Let’s consider the ‘Portuguese discovery’ theory, with all the probables and possibles included. It goes like this . . .
In 1520 the Portuguese were established as the only European power in what is today Malaysia and Indonesia, having annexed Malacca in 1511 and set up strongholds in Ambon and other places in the region.
In May 1493, Spanish-born Pope Alexander VI had established an imaginary line from pole to pole through the mid-Atlantic. Spain could take unclaimed territories to the west of the line. King John of Portugal renegotiated the line the following year in what became known as the Treaty of Tordesillas, and established Portugal’s right to explore new lands on the other side of this line.

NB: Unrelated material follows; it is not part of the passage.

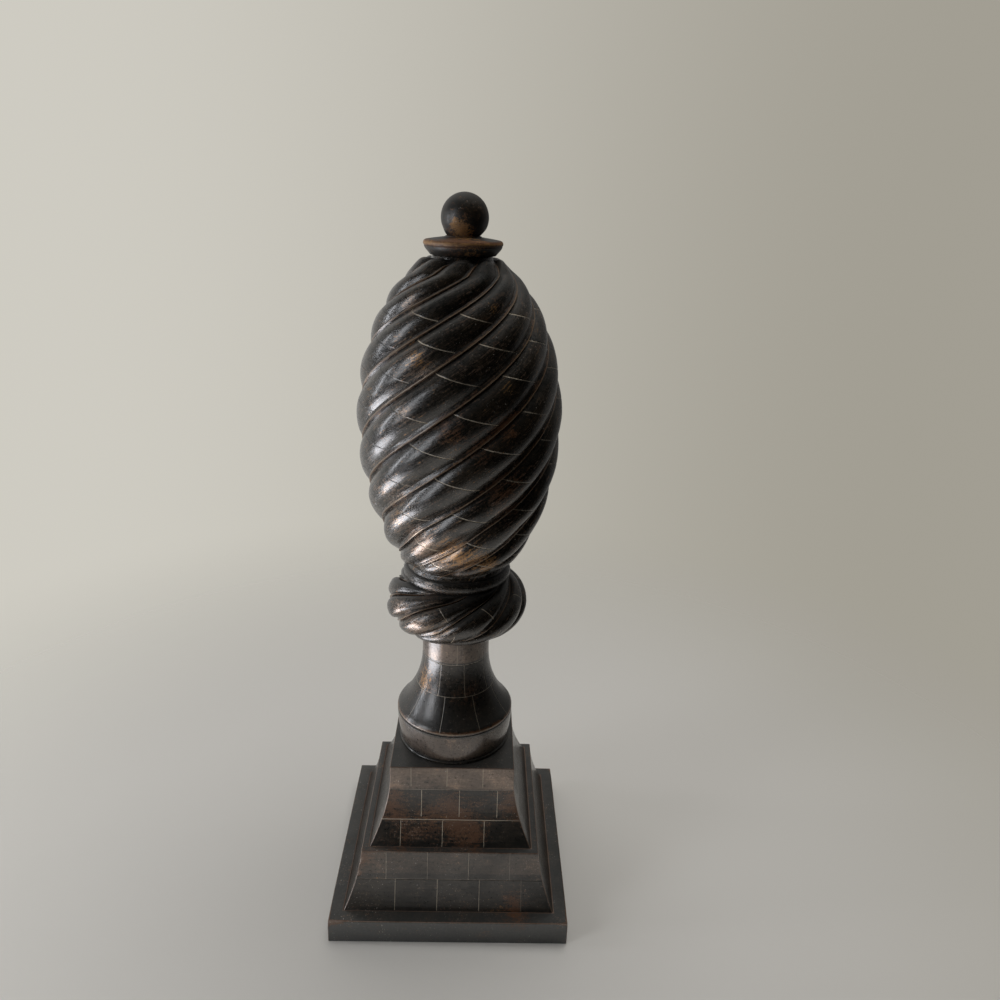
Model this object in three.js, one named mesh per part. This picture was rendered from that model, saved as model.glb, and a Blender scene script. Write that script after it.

The Portuguese realised by 1520 that they had some valuable possessions in Asia, but a second line would soon need to be drawn to delineate where their authority ended, and Spain’s began.
Ferdinand Magellan, a Portuguese in the service of Spain, had reached the Philippines and the Portuguese knew their hold on the area was shaky at best. Spain laid claim to the Moluccas, based on the Treaty of Tordesillas, but no-one could work out where the line drawn by that treaty went if it continued around the globe.
Before they established the line or began negotiations with Spain over who owned what and what they could keep, the Portuguese wanted to know what else in the area was worth having. If they were there first it would give them a better negotiating position.
So, according to historian Joao de Barros, Mendonca set out on an expedition with three large caravels from Malacca. He then proceeded to explore and chart the coast of what was then known as Java la Grande, and sailed as far as modern-day Warrnambool, charting the coast as he went, but missing certain sections when the small fleet travelled out at sea. He made the standard ‘strip maps’ of the day, charting each section of the coast separately in a linear fashion.
Near Warrnambool, one of the caravels was either wrecked or careened for repairs, ran aground accidentally, or was abandoned at sea and washed ashore. It is still there.